Toward these ends the program features two tracks:

  1. Engaged Student Learning: This track focuses on design, development, and research studies that involve the creation, exploration, or implementation of tools, resources, and models that show particular promise to increase engagement of undergraduate students in their STEM learning and lead to measurable and lasting learning gains.
  2. Institutional and Community Transformation: This track supports projects that use innovative approaches to substantially increase the propagation of highly effective methods of STEM teaching and learning in institutions of higher education. Projects may use technology and distance education methods (or hybrid designs) when supported by evidence of potential effectiveness and are expected to leverage advances in STEM knowledge to motivate student interest. Projects may seek to transform high enrollment, lower division courses or may implement their efforts in multiple courses within a department or a college or in a particular disciplinary area. Faculty learning through continued professional development is also an important consideration for this track.

Two tiers of projects exist within each track: (i) Exploration and (ii) Design and Development.

In addition, IUSE also offers support for a variety of focused innovative projects that seek to identify future opportunities and challenges facing the undergraduate STEM education enterprise. Included among such projects are workshops and special projects that explore revolutionary ideas to improve undergraduate STEM education, proposals to increase the diversity of the institutions and faculty participating in the IUSE enterprise, and those involving collaborations of education researchers and discipline scientists to ensure that undergraduate STEM education reflects cutting-edge STEM and educational research and to encourage the development of a healthy community of STEM education researchers and practitioners. Other examples of IUSE broad range of support include: research and development of innovative learning resources; design research to understand the impact of such resources; strategies to implement effective instruction in a department or multiple departments, within or across institutions; faculty development projects; design and testing of instruments for measuring student outcomes; and proposals for untested and unconventional activities that could have a high impact on learning and contribute to transforming undergraduate STEM education.

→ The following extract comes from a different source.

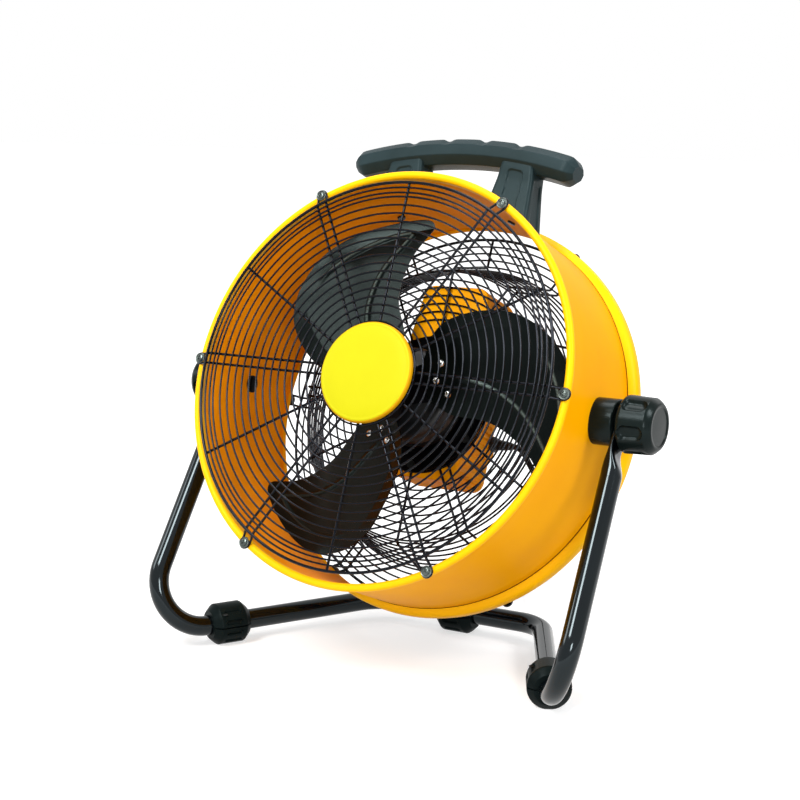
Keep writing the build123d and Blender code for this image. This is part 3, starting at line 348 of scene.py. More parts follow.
def finish_of(name, light, dark, rough, clouds, bump=0.0, grain=900, **sockets):
    """A finish that wanders between two colours and two roughnesses, with a fine bump."""
    material = bpy.data.materials.new(name)
    material.use_nodes = True
    nodes, links = material.node_tree.nodes, material.node_tree.links
    shader = nodes["Principled BSDF"]
    place = nodes.new("ShaderNodeTexCoord")
    cloud = noise(nodes, clouds, 5)
    links.new(place.outputs["Object"], cloud.inputs["Vector"])
    colour = nodes.new("ShaderNodeValToRGB")
    first, last = colour.color_ramp.elements
    first.position, last.position = 0.32, 0.68
    first.color, last.color = (*srgb(*dark), 1), (*srgb(*light), 1)
    links.new(cloud.outputs["Fac"], colour.inputs["Fac"])
    links.new(colour.outputs["Color"], shader.inputs["Base Color"])
    spread = nodes.new("ShaderNodeMapRange")
    spread.inputs["To Min"].default_value, spread.inputs["To Max"].default_value = rough
    links.new(cloud.outputs["Fac"], spread.inputs["Value"])
    links.new(spread.outputs["Result"], shader.inputs["Roughness"])
    if bump:
        peel = noise(nodes, grain, 3)
        links.new(place.outputs["Object"], peel.inputs["Vector"])
        relief = nodes.new("ShaderNodeBump")
        relief.inputs["Strength"].default_value, relief.inputs["Distance"].default_value = bump, 0.0002
        links.new(peel.outputs["Fac"], relief.inputs["Height"])
        links.new(relief.outputs["Normal"], shader.inputs["Normal"])
    for socket, value in sockets.items():
        shader.inputs[socket.replace("_", " ")].default_value = value
    return material


print("screen grey 128 is", round(srgb(128, 128, 128)[0], 3), "of white in light")

# %% [markdown]
# ### Yellow paints
# Drum and box are powder coated a warm yellow: soft gloss with a slight orange peel. One yellow
# would do for a sample card, but the drum's light is painted into copies of it. Its walls light
# each other inside, so the inside is painted a deeper orange as painted bounce light; the rim and
# band are painted a clearer yellow as painted light. The badge's own paint leans towards lemon.
# The narrow seam in front of the rear band is painted brown as painted shade.

# %% Yellow paints
drum_paint = finish_of(
    "drum_paint", (250, 172, 0), (244, 163, 0), rough=(0.4, 0.52), clouds=9, bump=0.12, grain=520,
    IOR=1.12, Specular_IOR_Level=0.4,
)
# Painted bounce light: the inside is painted a deeper orange for the light the walls throw on each
# other.
drum_inside_painted_bounce = finish_of(
    "drum_inside_painted_bounce", (255, 156, 0), (250, 145, 0), rough=(0.5, 0.62), clouds=7, bump=0.1,
    grain=520, IOR=1.12, Specular_IOR_Level=0.3,
)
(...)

Of particular importance in achieving national objectives is broadening the implementation of effective instructional practices and innovations at two and four year institutions, creating seamless transitions between them, and supporting the retention of STEM students by addressing the high failure rates in gatekeeper courses, especially mathematics. As mathematics becomes an increasingly indispensable component of scientific investigation across all disciplines, the embodiment of effective teaching and learning of mathematical and computational skills into all STEM curricula is critical. A major challenge continues to be increasing the persistence of STEM students from all demographic groups in the first two years of college.

Other goals include developing increased use of inquiry-based laboratories and research-based courses and further work on the design, development, and widespread implementation of effective STEM learning and teaching knowledge and practices, as well as foundational research on STEM teaching and STEM learning. The program supports research, development, and implementation efforts that bring recent advances in STEM disciplinary and interdisciplinary knowledge into undergraduate education and research that lays the groundwork for institutional improvement and change. It encourages projects that develop faculty expertise, prepare K-12 teachers, and provide all undergraduate students with STEM competencies.

Amount:

  • Engaged Student Learning: Exploration – up to $250,000 – approximately 100 awards
  • Engaged Student Learning: Design and Development, Level I – up to $600,000; approximately 15 awards
  • Engaged Student Learning: Design and Development, Level II – from $601,000 up to $2,000,000; approximately 20 awards
  • Institutional and Community Transformation: Exploration – up to $250,000 – approximately 40 awards
  • Institutional and Community Transformation: Design and Development – up to $3,000,000 – approximately 10 awards

Eligibility: Individuals and organizations in the following categories may submit proposals:

  • Universities and Colleges – Universities and two- and four-year colleges (including community colleges) located and accredited in the U.S., acting on behalf of their faculty members.
  • Non-profit, non-academic organizations – Independent museums, observatories, research laboratories, professional societies, and similar organizations in the U.S. that are directly associated with educational or research activities.
  • For-profit organizations – U.S. commercial organizations, especially small businesses with strong capabilities in scientific or engineering research or education.
  • State and Local Governments – State educational offices or organizations, and local school districts may submit proposals intended to broaden the impact, accelerate the pace, and increase the effectiveness of improvements in science, mathematics, and engineering education in both K-12 and post-secondary levels.

Link: http://www.nsf.gov/publications/pub_summ.jsp?ods_key=nsf14588

Note: This RFP is for Engaged Student Learning: Design and Development, I & II and Institutional and Community Transformation: Design and Development. Exploration grants were due in October, 2014.